- **INSTRUCTIONS TO FOLLOW**:
Reproduce precisely the lines between the start of the data below and the line with "return NOSE_END - DISH_SLOPE", both included.

- **DATA SEGMENT**:
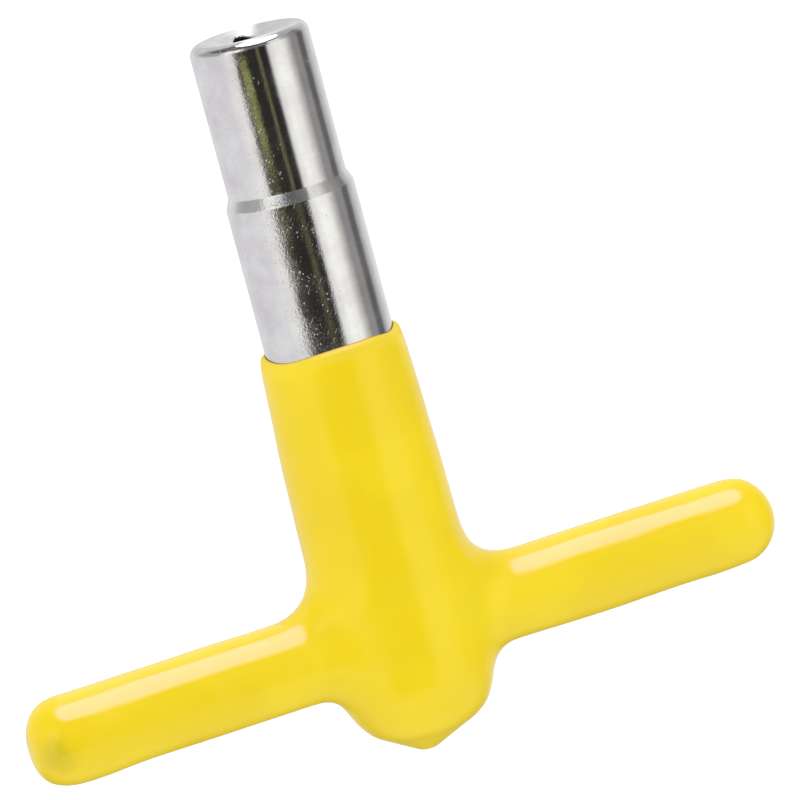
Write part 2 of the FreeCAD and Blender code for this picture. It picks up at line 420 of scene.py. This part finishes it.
# Outline of the turned steel from the dish to the tail: (radius, height, rounding).
SHANK_OUTLINE = [
    (6.3, NOSE_END - 0.15, 0),
    (DISH_RADIUS, NOSE_END, 0.15),
    (8.38, NOSE_END, 1.5),
    (8.3, -21.55, 0.7),
    (SHANK_RADIUS, -23.2, 0.6),
    (SHANK_RADIUS, TAIL + 2.0, 0),
    (SHANK_RADIUS - 2.0, TAIL, 0),
]


def dish_height(radius):
    """Height of the hollow end face at that distance from the axis."""
    return NOSE_END - DISH_SLOPE * (DISH_RADIUS - radius)


def triangle_rim():
    """Radius and bearing of the socket's outline, point by point; a third has one corner."""
    inner = TRIANGLE_SIDE / (2 * math.sqrt(3))
    straight = TRIANGLE_SIDE / 2 - TRIANGLE_CORNER * math.sqrt(3)
    centre = 2 * (inner - TRIANGLE_CORNER)
    lower = []
    for step in range(SIDE_STEPS):
        run = straight * step / SIDE_STEPS
        middle = Vector((inner / 2, -inner * math.sqrt(3) / 2))
        lower.append(middle + run * Vector((math.sqrt(3) / 2, 0.5)))
    arc = []
    for step in range(CORNER_STEPS + 1):
        angle = math.radians(-60 + 120 * step / CORNER_STEPS)
        spoke = Vector((math.cos(angle), math.sin(angle)))
        arc.append(Vector((centre, 0)) + TRIANGLE_CORNER * spoke)
    upper = [Vector((point.x, -point.y)) for point in reversed(lower[1:])]
    rim = []
    for third in range(3):
        bearing = math.radians(TRIANGLE_BEARING + 120 * third)
        for point in lower + arc + upper:
            rim.append((point.length, bearing + math.atan2(point.y, point.x)))
    return rim


def add_ring(mesh, places):
    """A ring of vertices at (radius, bearing, height) places."""
    return [mesh.verts.new((radius * math.cos(bearing), radius * math.sin(bearing), height))
            for radius, bearing, height in places]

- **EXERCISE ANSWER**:
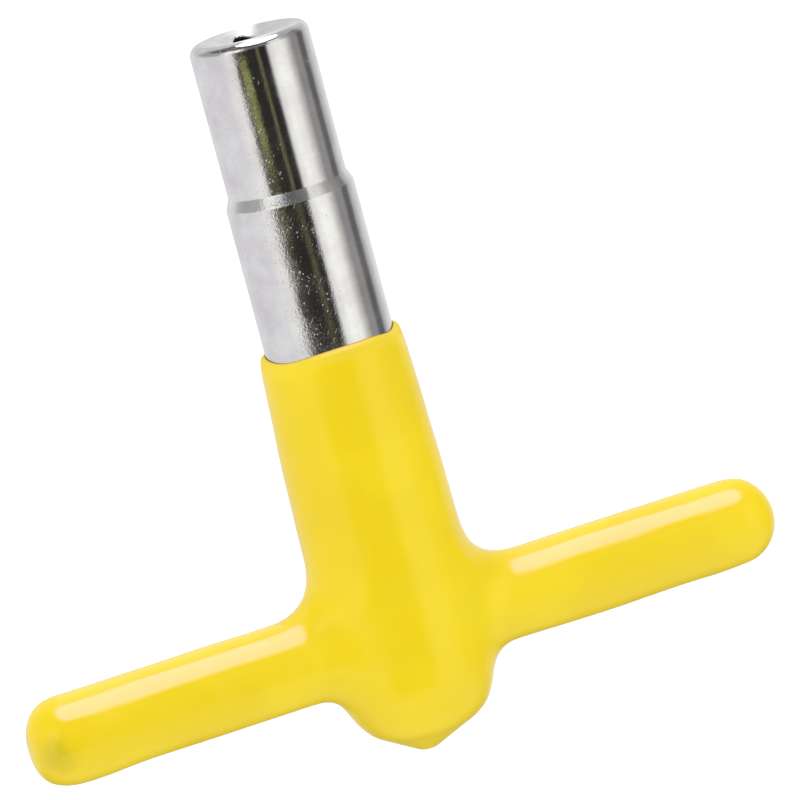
Write part 2 of the FreeCAD and Blender code for this picture. It picks up at line 420 of scene.py. This part finishes it.
# Outline of the turned steel from the dish to the tail: (radius, height, rounding).
SHANK_OUTLINE = [
    (6.3, NOSE_END - 0.15, 0),
    (DISH_RADIUS, NOSE_END, 0.15),
    (8.38, NOSE_END, 1.5),
    (8.3, -21.55, 0.7),
    (SHANK_RADIUS, -23.2, 0.6),
    (SHANK_RADIUS, TAIL + 2.0, 0),
    (SHANK_RADIUS - 2.0, TAIL, 0),
]


def dish_height(radius):
    """Height of the hollow end face at that distance from the axis."""
    return NOSE_END - DISH_SLOPE * (DISH_RADIUS - radius)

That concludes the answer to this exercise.